Funds focus on downside mitigation although bargains may be found as software multiples are at 5x-10x, and are calculated based on Last Twelve Months (LTM ARR). This state of affairs continues until.
Period D
Recent positive track records generated by VCs in the new “normal world” valuation and interest rates are in the process of decline. In this period, LP commitments remain low but are trending upward. VCs can conduct more rigorous deal selection as they are more likely to adhere to their investment guidelines and many unsustainable companies and business models went bankrupt or exited the market. Many companies focus on “real-world metrics” such as profitability and cash flows.
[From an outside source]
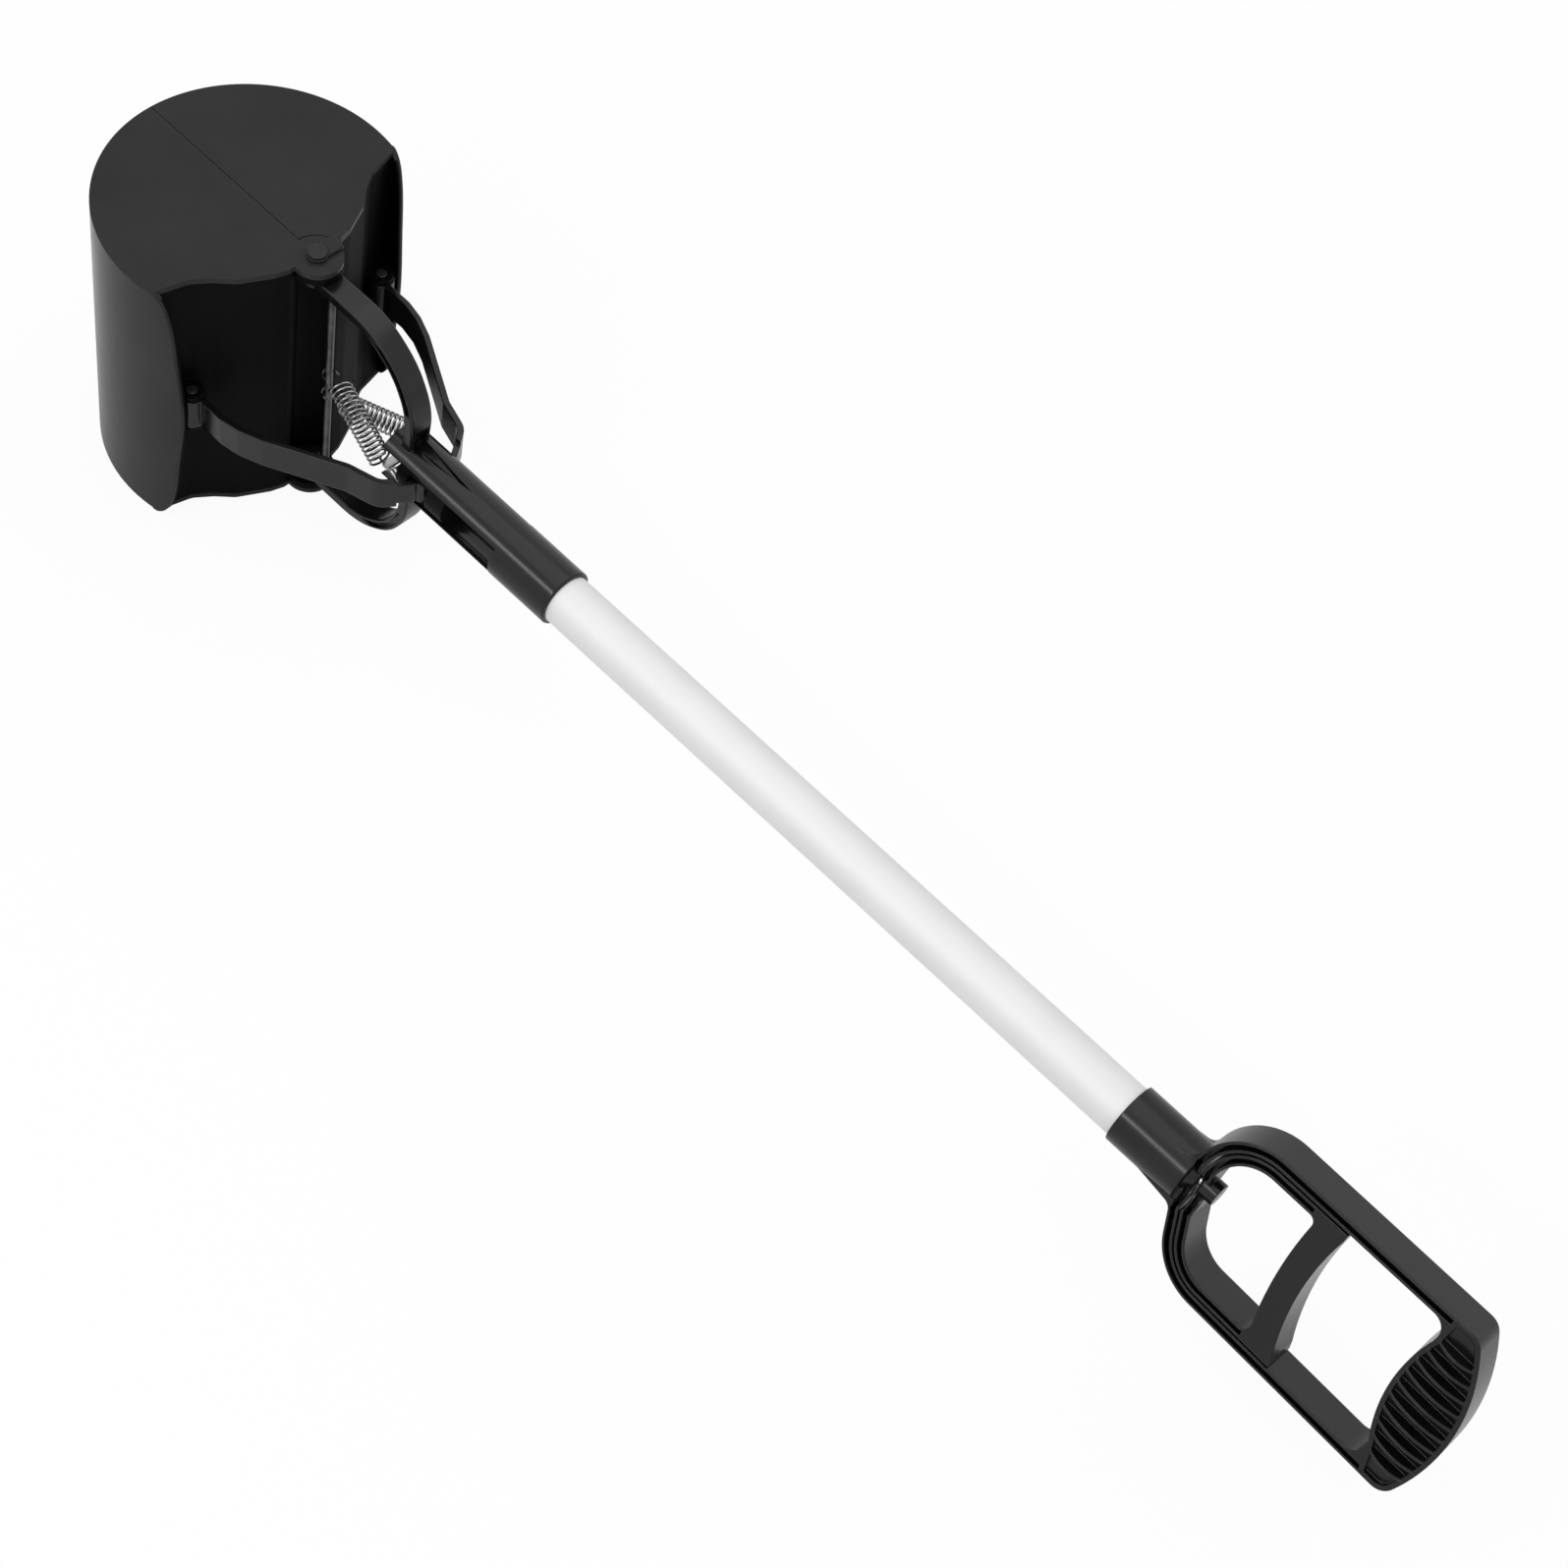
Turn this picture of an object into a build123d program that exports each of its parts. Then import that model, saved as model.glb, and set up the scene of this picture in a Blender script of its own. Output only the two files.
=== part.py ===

Interest rates are lowered, and companies start to decrease their debt burdens. The valuations of tech companies start to rise, making portfolios of VC firms that invested in period C look compelling, which attracts LP commitments. Investors shift their focus from profitability alone to a mix of profitability and growth to allow for upside. Software multiples for top companies are beginning to climb to >10x Current ARR.
VCs are more open to finance point solutions that can grow faster
Period E
Completing the cycle brings us to period E which is identical to period A. The stock exchange is performing well, and investors feel they have more disposable income and are more willing to take on risk. The level of LP commitments and risk appetite are once again high. Software multiples for select mediocre companies are likely > 20x ARR. Investors focus on growth at all costs.
It is important to bear in mind that overall, the market is trending upwards and that it is important for VCs to capture the fundamental growth of companies and markets. Understanding this cycle is critical, and identifying where we stand at different points in time allows us to try our best to time our entry to the market at opportune points of lower valuations and greater quality businesses.